Rows from a dataset:
##############################

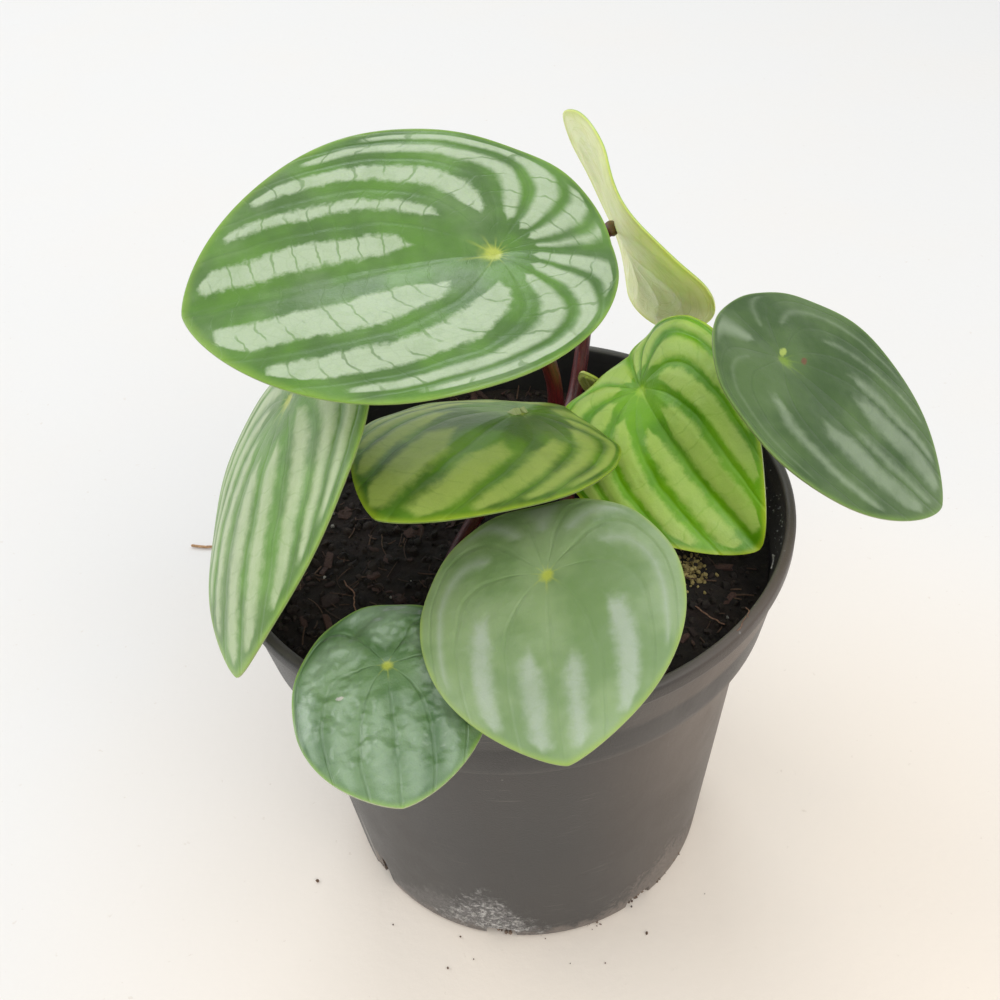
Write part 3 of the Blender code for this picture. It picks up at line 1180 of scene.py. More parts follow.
class PotSkin(Finish):
    """Charcoal plastic with dust, rubs, lime and the dirt at the pot's foot, with painted warm light on its
    right side and painted shade inside the rim.
    """

    haze = Stain(-118.0, 38.0, 19.0, 0.24, 0.5, (0.20, 0.19, 0.185))
    lime = Stain(-105.0, 27.0, 25.0, 0.26, 0.75, (0.30, 0.285, 0.275))
    mud = Stain(-44.0, 44.0, 19.0, 0.2, 0.9, (0.34, 0.285, 0.245))
    splash = Stain(-146.0, 7.0, 8.0, 0.35, 1.0, (0.24, 0.19, 0.15))
    crust_colour = (0.74, 0.72, 0.70)
    skirt_colour = (0.23, 0.19, 0.165)

    def __init__(self, dust_group: bpy.types.NodeTree) -> None:
        """Makes the material and reads the place on the pot.

        Args:
            dust_group: the node group that lays the dust.
        """
        super().__init__("pot", 0.5, Sheen_Weight=0.07, Sheen_Roughness=0.4)
        self.place = self.millimetres()
        self.x, self.y, self.z = self.split(self.place)
        self.around = self.times(self.maths("ARCTAN2", self.y, self.x), 180.0 / math.pi)
        self.film, self.specks = self.use(dust_group, Place=self.place, Amount=0.5)
        self.tone = self.step(self.noise(self.stretched(1.0, 0.3), 0.05, 4.0), 0.3, 0.7)

    def stretched(self, across: float, up: float) -> Socket:
        """The place, scaled across and upwards, for streaky noise."""
        return self.vector("MULTIPLY", self.place, (across, across, up))

    def plastic(self) -> Socket:
        """The plain plastic: dusty, with a darker lip, and painted warm light on the right side."""
        body = self.mix(self.tone, (0.026, 0.026, 0.027), (0.040, 0.037, 0.035))
        # Painted light: the right side, most of all its upper wall and collar, is made lighter and warmer to
        # stand in for warm light reflected from the floor.
        side = self.step(self.apart(self.around, -30.0), 8.0, 55.0, 0.9, 0.0)
        painted_warm_light = self.times(side, self.step(self.z, 20.0, 72.0, 0.5, 1.0))
        body = self.mix(painted_warm_light, body, (0.120, 0.084, 0.060))
        body = self.mix(self.times(self.film, 0.30), body, (0.14, 0.125, 0.11))
        lip = self.times(self.step(self.z, 85.0, 85.6), self.step(self.z, 87.6, 88.4, 1.0, 0.35))
        body = self.mix(self.times(lip, 0.45), body, (0.012, 0.012, 0.013))
        edge = self.step(self.apart(self.z, 88.35), 0.05, 0.3, 0.4, 0.0)
        return self.mix(edge, body, (0.13, 0.12, 0.11))

    def spread(self, stain: Stain, body: Socket) -> tuple[Socket, Socket]:
        """Adds one stain to a colour.

        Args:
            stain: the mark.
            body: the colour under it.

        Returns:
            The colour with the mark on it, and where the mark lies.
        """
        mask = stain.mask(self, self.around, self.z, self.place)
        return self.mix(self.times(mask, stain.share), body, stain.colour), mask

    def stained(self, body: Socket) -> tuple[Socket, Socket]:
        """Adds lime, mud and the ring of dirt at the foot.

        Args:
            body: the colour under them.

        Returns:
            The colour with the stains on it, and where the rough ones lie.
        """
        body, _ = self.spread(self.haze, body)
        body, lime = self.spread(self.lime, body)
        crust = self.step(self.noise(self.place, 0.8, 6.0, 0.8), 0.47, 0.58)
        body = self.mix(self.times(lime, crust), body, self.crust_colour)
        ragged = self.times_plus(self.noise(self.place, 0.35, 5.0, 0.75), -11.0, self.z)
        body = self.mix(self.step(ragged, -4.6, -1.6, 0.75, 0.0), body, self.skirt_colour)
        body, mud = self.spread(self.mud, body)
        body, splash = self.spread(self.splash, body)
        return body, self.most(lime, self.most(mud, splash))

    def worn_and_shaded(self, body: Socket, split: float) -> Socket:
        """Adds specks, rubs, painted shade on the inner wall above the soil and the marks beside the split
        notch.

        Args:
            body: the colour under them.
            split: where the split notch is, in degrees round the pot.
        """
        few = self.step(self.noise(self.place, 0.11), 0.55, 0.6, 0.0, 0.5)
        body = self.mix(self.times(self.specks, few), body, (0.3, 0.29, 0.27))
        radius = self.vector("LENGTH", self.joined(self.x, self.y))
        # Painted shade: the inner wall above the soil is darkened nearly to black, where shade falls inside the
        # rim.
        inside = self.times(self.step(radius, 50.62, 50.3), self.step(self.z, 70.0, 72.0))
        body = self.mix(self.times(inside, 0.7), body, (0.010, 0.010, 0.011))
        seam = self.step(self.apart(self.around, split), 1.0, 5.0, 1.0, 0.0)
        seam = self.times(seam, self.step(self.z, 7.0, 13.0, 0.85, 0.0))
        seam = self.times(seam, self.step(self.noise(self.place, 0.9, 3.0), 0.4, 0.6))
        body = self.mix(seam, body, (0.20, 0.13, 0.09))
        streak = self.step(self.apart(self.around, split - 3.4), 0.4, 1.5, 0.6, 0.0)
        streak = self.times(streak, self.step(self.z, 14.0, 26.0, 1.0, 0.0))
        body = self.mix(streak, body, (0.34, 0.32, 0.30))
        rub = self.step(self.noise(self.stretched(0.12, 2.2), 1.0, 3.0, 0.6), 0.60, 0.70, 0.0, 0.22)
        rub = self.times(rub, self.step(self.noise(self.place, 0.07), 0.45, 0.6))
        return self.mix(rub, body, (0.26, 0.24, 0.22))

    def finished(self, split: float) -> bpy.types.Material:
        """Joins the layers and returns the material.

        Args:
            split: where the split notch is, in degrees round the pot.
        """
        body, dirt = self.stained(self.plastic())
        body = self.worn_and_shaded(body, split)
        scratch = self.noise(self.stretched(1.0, 0.12), 1.4, 3.0, 0.7)
        relief = self.times_plus(self.noise(self.place, 3.5, 4.0, 0.6), 0.35, self.times(scratch, 0.25))
        lumps = self.times(self.noise(self.place, 1.3, 4.0, 0.8), 3.0)
        relief = self.times_plus(dirt, lumps, relief)
        shine = self.times_plus(self.film, 0.22, self.times_plus(self.tone, 0.08, 0.40))
        shine = self.most(shine, self.times(dirt, 0.85))
        return self.paint(body, shine, self.bump(relief, 0.00022))


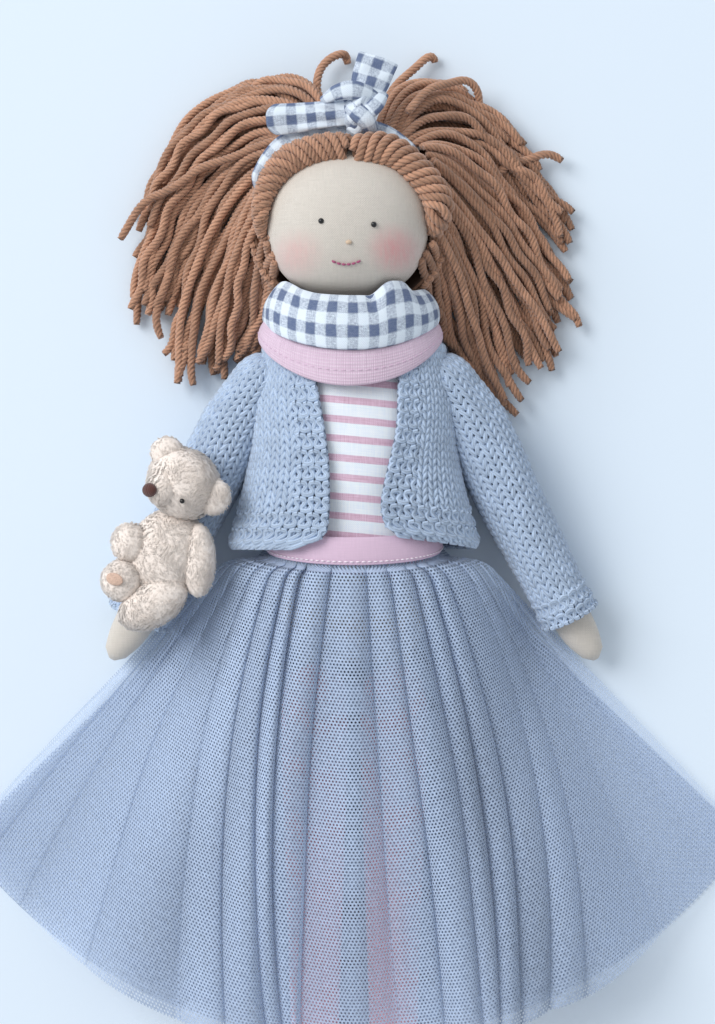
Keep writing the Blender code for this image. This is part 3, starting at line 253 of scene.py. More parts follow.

##############################

WHAT IS NEEDED:
Copy out the material above in its entirety. Every detail must match.

TASK RESULT:
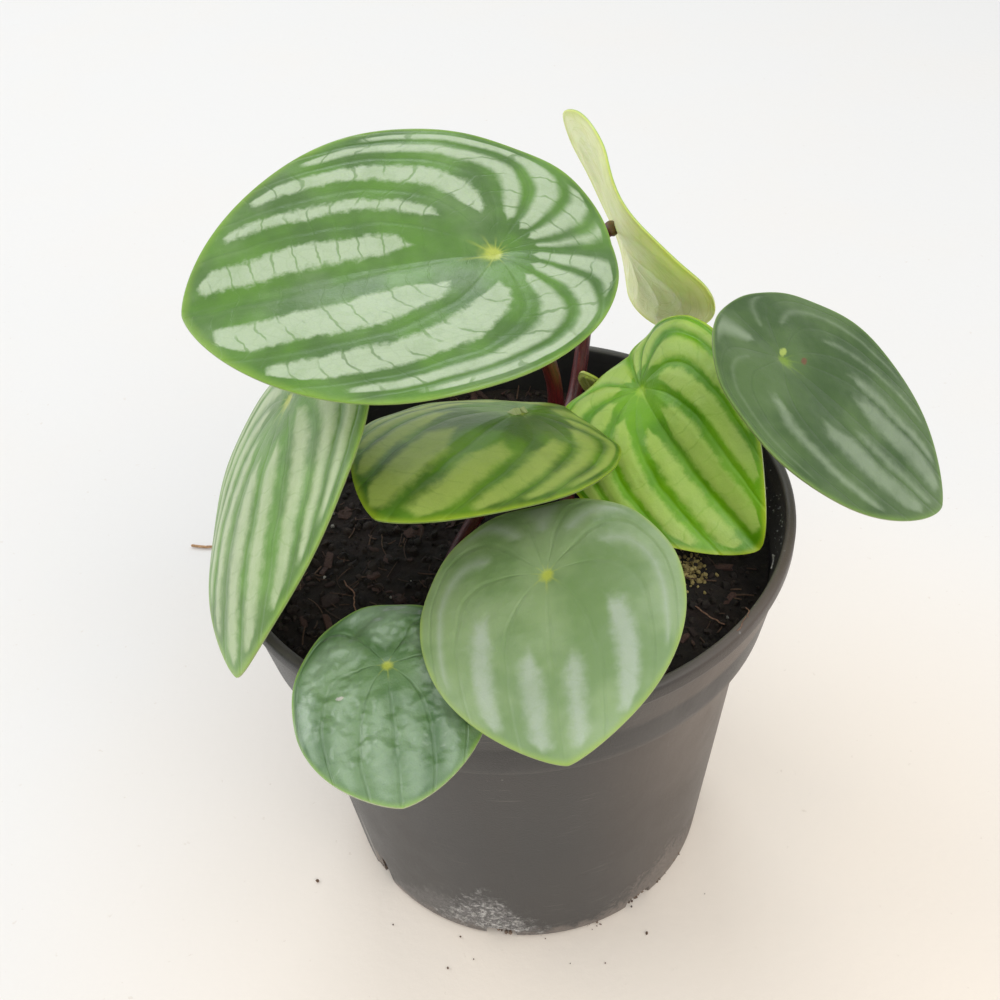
Write part 3 of the Blender code for this picture. It picks up at line 1180 of scene.py. More parts follow.
class PotSkin(Finish):
    """Charcoal plastic with dust, rubs, lime and the dirt at the pot's foot, with painted warm light on its
    right side and painted shade inside the rim.
    """

    haze = Stain(-118.0, 38.0, 19.0, 0.24, 0.5, (0.20, 0.19, 0.185))
    lime = Stain(-105.0, 27.0, 25.0, 0.26, 0.75, (0.30, 0.285, 0.275))
    mud = Stain(-44.0, 44.0, 19.0, 0.2, 0.9, (0.34, 0.285, 0.245))
    splash = Stain(-146.0, 7.0, 8.0, 0.35, 1.0, (0.24, 0.19, 0.15))
    crust_colour = (0.74, 0.72, 0.70)
    skirt_colour = (0.23, 0.19, 0.165)

    def __init__(self, dust_group: bpy.types.NodeTree) -> None:
        """Makes the material and reads the place on the pot.

        Args:
            dust_group: the node group that lays the dust.
        """
        super().__init__("pot", 0.5, Sheen_Weight=0.07, Sheen_Roughness=0.4)
        self.place = self.millimetres()
        self.x, self.y, self.z = self.split(self.place)
        self.around = self.times(self.maths("ARCTAN2", self.y, self.x), 180.0 / math.pi)
        self.film, self.specks = self.use(dust_group, Place=self.place, Amount=0.5)
        self.tone = self.step(self.noise(self.stretched(1.0, 0.3), 0.05, 4.0), 0.3, 0.7)

    def stretched(self, across: float, up: float) -> Socket:
        """The place, scaled across and upwards, for streaky noise."""
        return self.vector("MULTIPLY", self.place, (across, across, up))

    def plastic(self) -> Socket:
        """The plain plastic: dusty, with a darker lip, and painted warm light on the right side."""
        body = self.mix(self.tone, (0.026, 0.026, 0.027), (0.040, 0.037, 0.035))
        # Painted light: the right side, most of all its upper wall and collar, is made lighter and warmer to
        # stand in for warm light reflected from the floor.
        side = self.step(self.apart(self.around, -30.0), 8.0, 55.0, 0.9, 0.0)
        painted_warm_light = self.times(side, self.step(self.z, 20.0, 72.0, 0.5, 1.0))
        body = self.mix(painted_warm_light, body, (0.120, 0.084, 0.060))
        body = self.mix(self.times(self.film, 0.30), body, (0.14, 0.125, 0.11))
        lip = self.times(self.step(self.z, 85.0, 85.6), self.step(self.z, 87.6, 88.4, 1.0, 0.35))
        body = self.mix(self.times(lip, 0.45), body, (0.012, 0.012, 0.013))
        edge = self.step(self.apart(self.z, 88.35), 0.05, 0.3, 0.4, 0.0)
        return self.mix(edge, body, (0.13, 0.12, 0.11))

    def spread(self, stain: Stain, body: Socket) -> tuple[Socket, Socket]:
        """Adds one stain to a colour.

        Args:
            stain: the mark.
            body: the colour under it.

        Returns:
            The colour with the mark on it, and where the mark lies.
        """
        mask = stain.mask(self, self.around, self.z, self.place)
        return self.mix(self.times(mask, stain.share), body, stain.colour), mask

    def stained(self, body: Socket) -> tuple[Socket, Socket]:
        """Adds lime, mud and the ring of dirt at the foot.

        Args:
            body: the colour under them.

        Returns:
            The colour with the stains on it, and where the rough ones lie.
        """
        body, _ = self.spread(self.haze, body)
        body, lime = self.spread(self.lime, body)
        crust = self.step(self.noise(self.place, 0.8, 6.0, 0.8), 0.47, 0.58)
        body = self.mix(self.times(lime, crust), body, self.crust_colour)
        ragged = self.times_plus(self.noise(self.place, 0.35, 5.0, 0.75), -11.0, self.z)
        body = self.mix(self.step(ragged, -4.6, -1.6, 0.75, 0.0), body, self.skirt_colour)
        body, mud = self.spread(self.mud, body)
        body, splash = self.spread(self.splash, body)
        return body, self.most(lime, self.most(mud, splash))

    def worn_and_shaded(self, body: Socket, split: float) -> Socket:
        """Adds specks, rubs, painted shade on the inner wall above the soil and the marks beside the split
        notch.

        Args:
            body: the colour under them.
            split: where the split notch is, in degrees round the pot.
        """
        few = self.step(self.noise(self.place, 0.11), 0.55, 0.6, 0.0, 0.5)
        body = self.mix(self.times(self.specks, few), body, (0.3, 0.29, 0.27))
        radius = self.vector("LENGTH", self.joined(self.x, self.y))
        # Painted shade: the inner wall above the soil is darkened nearly to black, where shade falls inside the
        # rim.
        inside = self.times(self.step(radius, 50.62, 50.3), self.step(self.z, 70.0, 72.0))
        body = self.mix(self.times(inside, 0.7), body, (0.010, 0.010, 0.011))
        seam = self.step(self.apart(self.around, split), 1.0, 5.0, 1.0, 0.0)
        seam = self.times(seam, self.step(self.z, 7.0, 13.0, 0.85, 0.0))
        seam = self.times(seam, self.step(self.noise(self.place, 0.9, 3.0), 0.4, 0.6))
        body = self.mix(seam, body, (0.20, 0.13, 0.09))
        streak = self.step(self.apart(self.around, split - 3.4), 0.4, 1.5, 0.6, 0.0)
        streak = self.times(streak, self.step(self.z, 14.0, 26.0, 1.0, 0.0))
        body = self.mix(streak, body, (0.34, 0.32, 0.30))
        rub = self.step(self.noise(self.stretched(0.12, 2.2), 1.0, 3.0, 0.6), 0.60, 0.70, 0.0, 0.22)
        rub = self.times(rub, self.step(self.noise(self.place, 0.07), 0.45, 0.6))
        return self.mix(rub, body, (0.26, 0.24, 0.22))

    def finished(self, split: float) -> bpy.types.Material:
        """Joins the layers and returns the material.

        Args:
            split: where the split notch is, in degrees round the pot.
        """
        body, dirt = self.stained(self.plastic())
        body = self.worn_and_shaded(body, split)
        scratch = self.noise(self.stretched(1.0, 0.12), 1.4, 3.0, 0.7)
        relief = self.times_plus(self.noise(self.place, 3.5, 4.0, 0.6), 0.35, self.times(scratch, 0.25))
        lumps = self.times(self.noise(self.place, 1.3, 4.0, 0.8), 3.0)
        relief = self.times_plus(dirt, lumps, relief)
        shine = self.times_plus(self.film, 0.22, self.times_plus(self.tone, 0.08, 0.40))
        shine = self.most(shine, self.times(dirt, 0.85))
        return self.paint(body, shine, self.bump(relief, 0.00022))


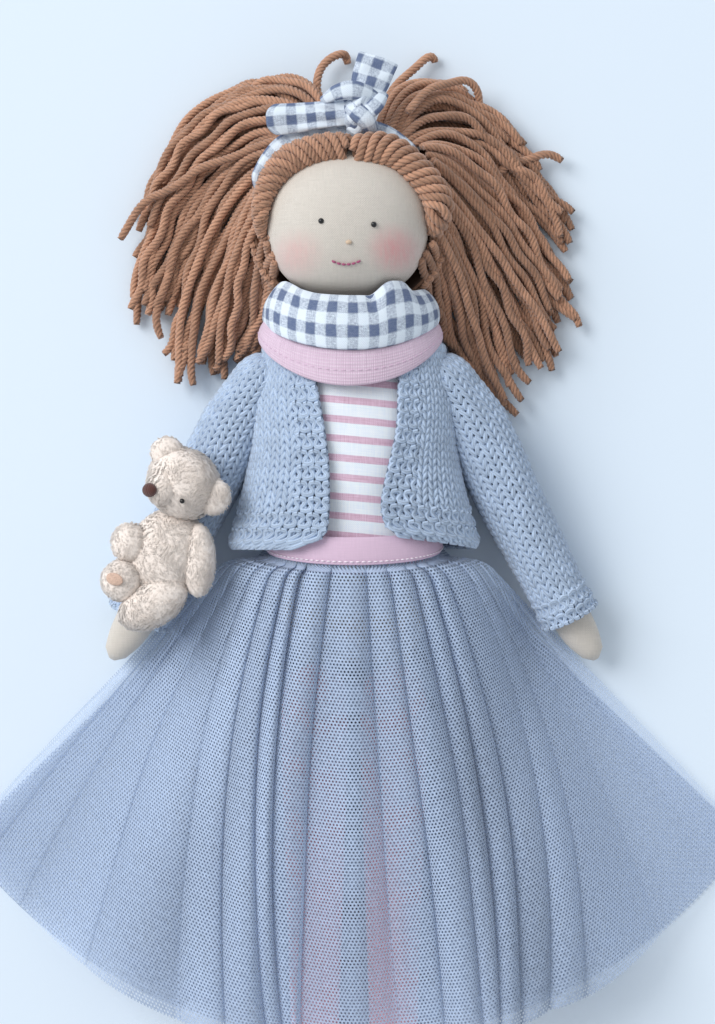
Keep writing the Blender code for this image. This is part 3, starting at line 253 of scene.py. More parts follow.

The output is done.